NVlabs/earth2grid

GPU Tensor -> Numpy Bug

dallasfoster opened this issue · 1 comments

There are two places where torch.Tensor.numpy() is called where the originating tensors can be located on the GPU. I do not believe that these tensors are intended to ever be placed on the GPU but if torch.set_device() is called before these tensors are created then they are automatically placed there and calling .numpy() errors.

ipix = torch.from_numpy(self._nest_ipix())

ipix = torch.from_numpy(self._nest_ipix())

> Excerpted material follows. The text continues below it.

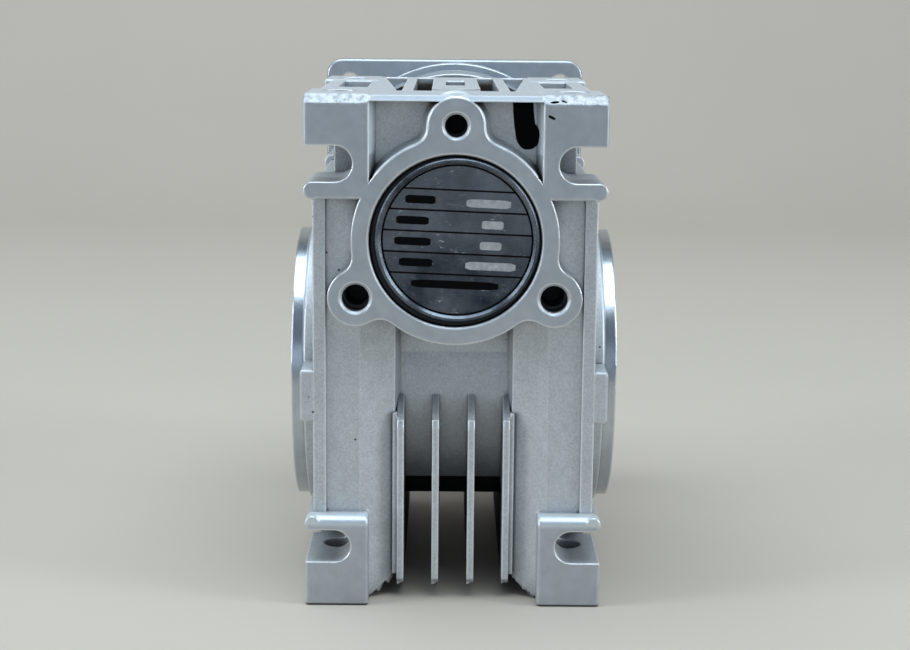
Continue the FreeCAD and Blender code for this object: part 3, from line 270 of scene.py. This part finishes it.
def cast_aluminium():
    """Die casting: grained as cast, smoother where milled, wrinkled on its rubbed top edges, with
    shade and highlights painted in.
    """
    m = Shader("cast_aluminium")
    milled = m.math("MAXIMUM", m.beyond("Y", MILLED_Y), m.beyond("X", MILLED_X))
    as_cast = m.opposite(milled)
    crest = lug_crest(m)
    grain = m.noise(2300, 4, 0.7)
    sand = m.noise(5200, 3)
    clouds = m.noise(60, 5)
    streaks = m.noise(420, 4)
    wrinkles = m.noise(900, 6, 0.72)
    pits = m.all_of(m.grey(m.cells(330), 0.10, 0.05), m.grey(m.noise(45, 2), 0.57, 0.63))
    drag = m.grey(m.noise(500, 4, 0.6, m.stretched((1.0, 1.0, 0.06))), 0.70, 0.76)
    # Shade painted into the colour far down in holes and narrow pockets, found by ambient
    # occlusion.
    painted_hole_shade = m.hollows(7 * MM, 0.13, 0.54)
    # Shade painted into tight concave creases, found by ambient occlusion; these edges get no
    # painted highlight.
    painted_crease_shade = m.hollows(0.7 * MM, 0.50, 0.88)
    # Edges outside tight creases, lighter and smoother: partly wear, partly a painted highlight of
    # their small fillets.
    edge_wear_and_highlight = m.all_of(m.edges(0.6 * MM), m.opposite(painted_crease_shade))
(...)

Traceback (most recent call last):
  File "<stdin>", line 1, in <module>
  File "/code/earth2studio/models/px/dlwp_healpix.py", line 212, in load_model
    rect_hpx_grid = earth2grid.get_regridder(rect, hpx).to(torch.float32)
  File "/usr/local/lib/python3.10/dist-packages/earth2grid/_regrid.py", line 63, in get_regridder
    return src.get_bilinear_regridder_to(dest.lat, dest.lon)
  File "/usr/local/lib/python3.10/dist-packages/earth2grid/healpix.py", line 214, in lat
    ipix = torch.from_numpy(self._nest_ipix())
  File "/usr/local/lib/python3.10/dist-packages/earth2grid/healpix.py", line 198, in _nest_ipix
    return i.numpy()
  File "/usr/local/lib/python3.10/dist-packages/torch/utils/_device.py", line 76, in __torch_function__
    return func(*args, **kwargs)
TypeError: can't convert cuda:0 device type tensor to numpy. Use Tensor.cpu() to copy the tensor to host memory first.

Thanks for the report. Indeed, these need to happen on the cpu. Moreover, self._nest_ipix could probably be a tensor now since we no longer use healpy.